Appellant argues that, given the genuine confusion surrounding his criminal-history score at the time of the plea, the court should have permitted withdrawal.  Appellant cites State v. DeZeler, 427 N.W.2d 231 (Minn. 1988), in support of this proposition.  But DeZeler is not dispositive because there both parties premised the plea on a mutual mistake in DeZeler’s criminal-history score.  Id. at 235.  Here, the state informed the district court prior to the plea of its belief that appellant had a criminal-history score that warranted a presumptive commitment under the guidelines.  And appellant acknowledged in his examination that he was advised that resolution of his criminal-history score could result in a presumptive commitment.  Because there was no mutual mistake, the district court did not abuse its discretion in denying appellant’s motion to withdraw his plea in the interests of fairness and justice.

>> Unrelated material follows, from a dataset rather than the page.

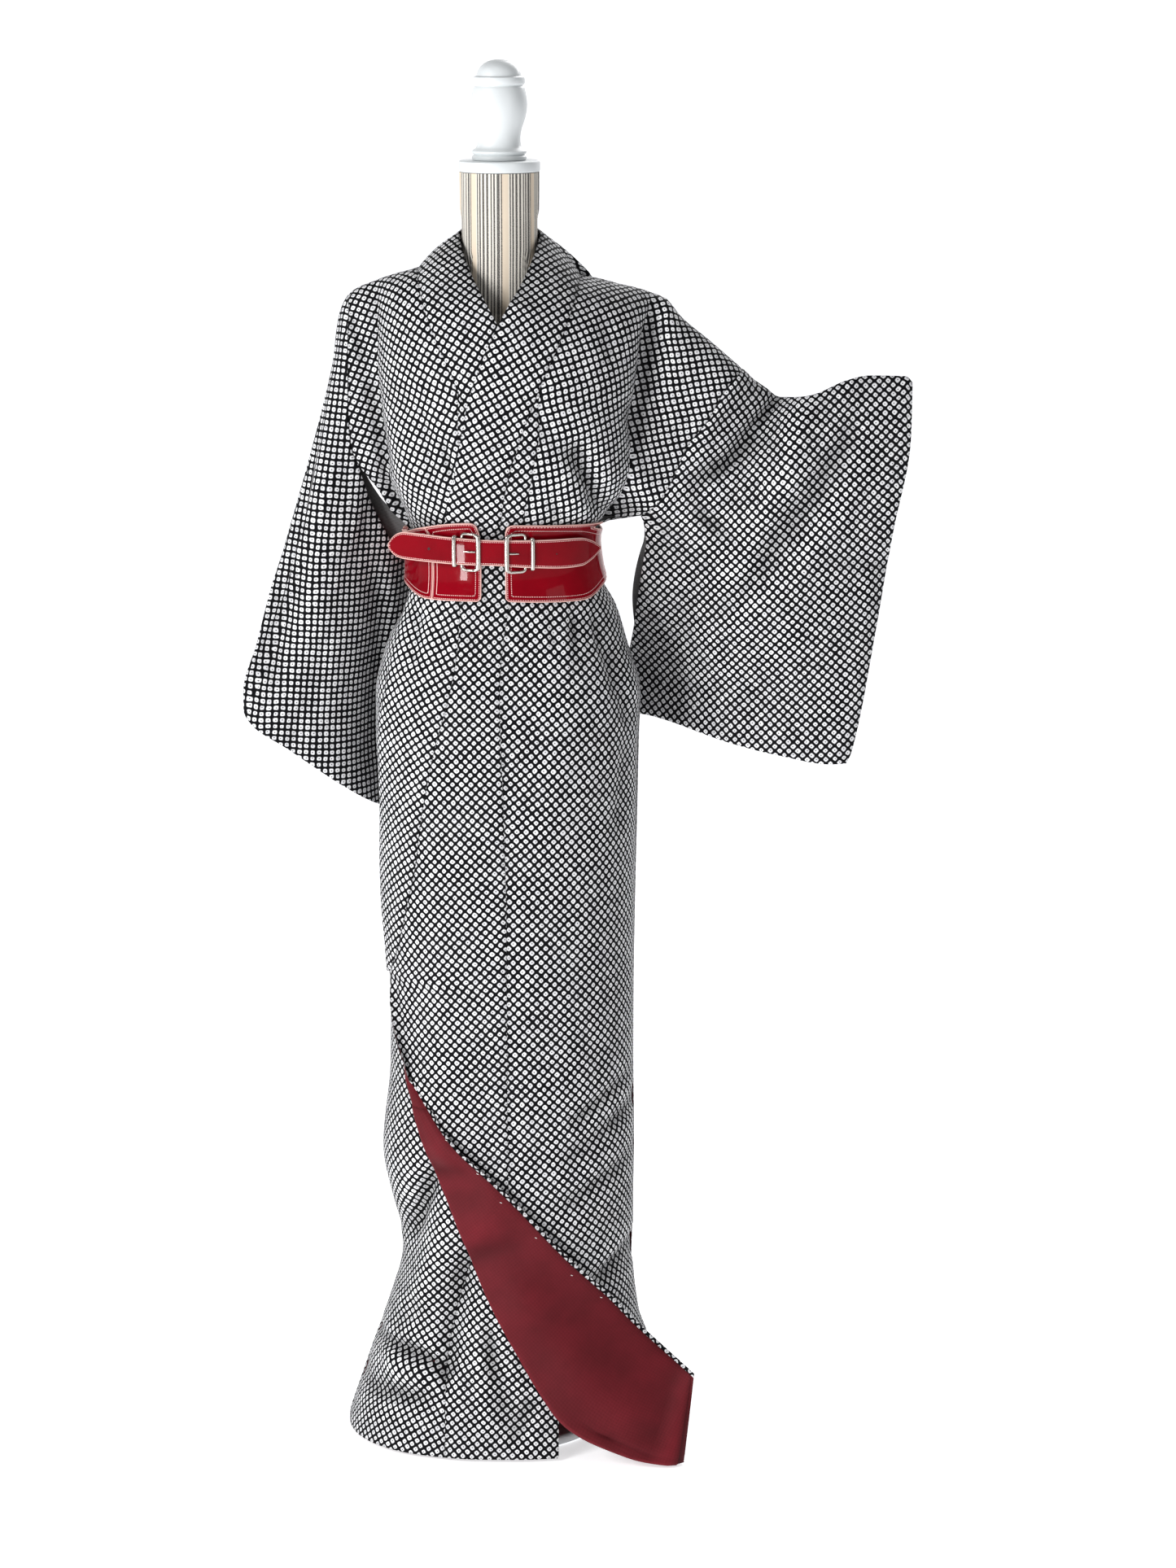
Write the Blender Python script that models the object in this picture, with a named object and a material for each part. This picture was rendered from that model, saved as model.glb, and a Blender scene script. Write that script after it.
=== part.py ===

            In his pro se brief, appellant argues that he should be permitted to withdraw his plea because he brought evidence to the attention of the district court at the August 27, 2002 hearing—the testimony of the individual who committed the robberies—that demonstrates appellant’s innocence.  At that hearing, the district court heard appellant’s summary of this witness’s proposed testimony and concluded that it was not relevant to demonstrating appellant’s innocence, as appellant has already acknowledged that he did not commit the actual robberies.  Because there was no new evidence of appellant’s innocence at the October 3, 2003 hearing, the district court did not abuse its discretion by denying appellant’s motion to withdraw his plea.  See Brown v. State, 481 N.W.2d 852, 853 (Minn. 1992) (upholding district court’s denial of defendant’s petition for postconviction relief requesting withdrawal of defendant’s guilty plea where district court properly concluded that defendant’s alibi testimony did not support his innocence, and defendant offered no additional evidence of innocence in support of his petition).